Swartz was an early advocate of freer access to data. He helped create Creative Commons, a system used by Wikipedia and others to encourage information sharing by helping people to set limits about how their work can be shared. He also helped create the website Reddit and RSS, the technology behind blogs, podcasts and other web-based subscription services.
That work put Swartz at the forefront of a vocal, influential community in the computer science field that believes advocates like him should be protected from the full force of laws used to prosecute thieves and gangsters, said Kelly Caine, a professor at Clemson University who studies people's attitudes toward technology and privacy.
"He was doing this not to hurt anybody, not for personal gain, but because he believed that information should be free and open, and he felt it would help a lot of people," she said.
Plenty of people and companies hold an opposing view: That data theft is as harmful as theft of physical property and should always carry the same punishment, said Theodore Claypoole, an attorney who has been involved with Internet and data issues for 25 years and often represent big companies
"There are commercial reasons, and military and governmental reasons" why prosecutors feel they need tools to go after hackers, Claypoole said. He said Swartz's case raises the question of, "Where is the line? What is too much protection for moneyed interests and the holders of intellectual property?"
Elliot Peters, Swartz's attorney, told The Associated Press on Sunday that the case "was horribly overblown" because JSTOR itself believed that Swartz had "the right" to download from the site. Swartz was not formally affiliated with MIT, but was a fellow at nearby Harvard University.
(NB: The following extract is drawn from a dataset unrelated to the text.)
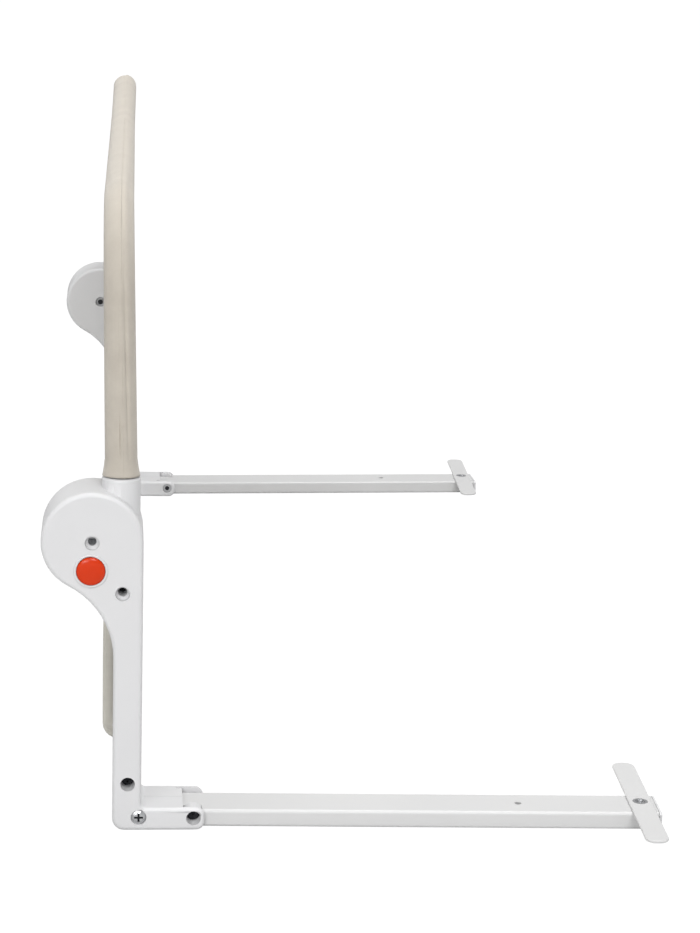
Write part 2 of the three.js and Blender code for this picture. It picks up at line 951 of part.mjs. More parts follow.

MIT maintains an open campus and open computer network, Peters said. He said that made Swartz's accessing the network legal.
JSTOR's attorney, Mary Jo White — formerly the top federal prosecutor in Manhattan — had called the lead Boston prosecutor in the case and asked him to drop it, said Peters, also a former federal prosecutor in Manhattan who is now based in California.
Reached at home, the prosecutor, Stephen Heymann, referred all questions to the spokeswoman for the U.S. Attorney's office in Boston, Christina Dilorio-Sterling. She did not immediately respond to an email and phone message seeking comment.
Swartz was charged with two sets of crimes: fraud, for downloading the articles illegally from JSTOR; and hacking into MIT's computer network without authorization, Peters said.
Peters said Swartz "obviously was not committing fraud" because "it was public research that should be freely available;" and that Swartz had the right to download from JSTOR, so he could not have gained unauthorized access.
As of Wednesday, the government took the position that any guilty plea by Swartz must include guilty pleas for all 13 charges and the possibility of jail time, Peters said. Otherwise the government would take the case to trial and seek a sentence of at least seven years.
JSTOR, one alleged victim, agreed with Peters that those terms were excessive, Peters said. JSTOR came over to Swartz's side after "he gave the stuff back to JSTOR, paid them to compensate for any inconveniences and apologized," Peters said.
MIT, the other party that Swartz allegedly wronged, was slower to react. The university eventually took a neutral stance on the prosecution, Peters said. But he said MIT got federal law enforcement authorities involved in the case early and began releasing information to them voluntarily, without being issued a subpoena that would have forced it to do so.
Swartz's father, Bob, is an intellectual property consultant to MIT's computer lab, Peters said. He said the elderSwartz was outraged by the university's handling of the matter, believing that it deviated from MIT's usual procedures.
In a statement emailed to the university community Sunday, MIT President L. Rafael Reif said he had appointed a professor to review the university's involvement in Swartz's case.
"Now is a time for everyone involved to reflect on their actions, and that includes all of us at MIT," Reif said in the letter.
Claypoole, the legal expert, said there will always be people like Swartz who believe in the free flow of information and are willing to "put their thumb in the eye of the powers that be."
"We've been fighting this battle for many years now and we're going to continue to fight it for a long time," he said.
For Swartz's family, the matter was clearer-cut, said Peters, his lawyer.
"Our consistent response was, this case should be resolved in a way that doesn't destroy Aaron's life and takes into account who he really is, and what he was doing."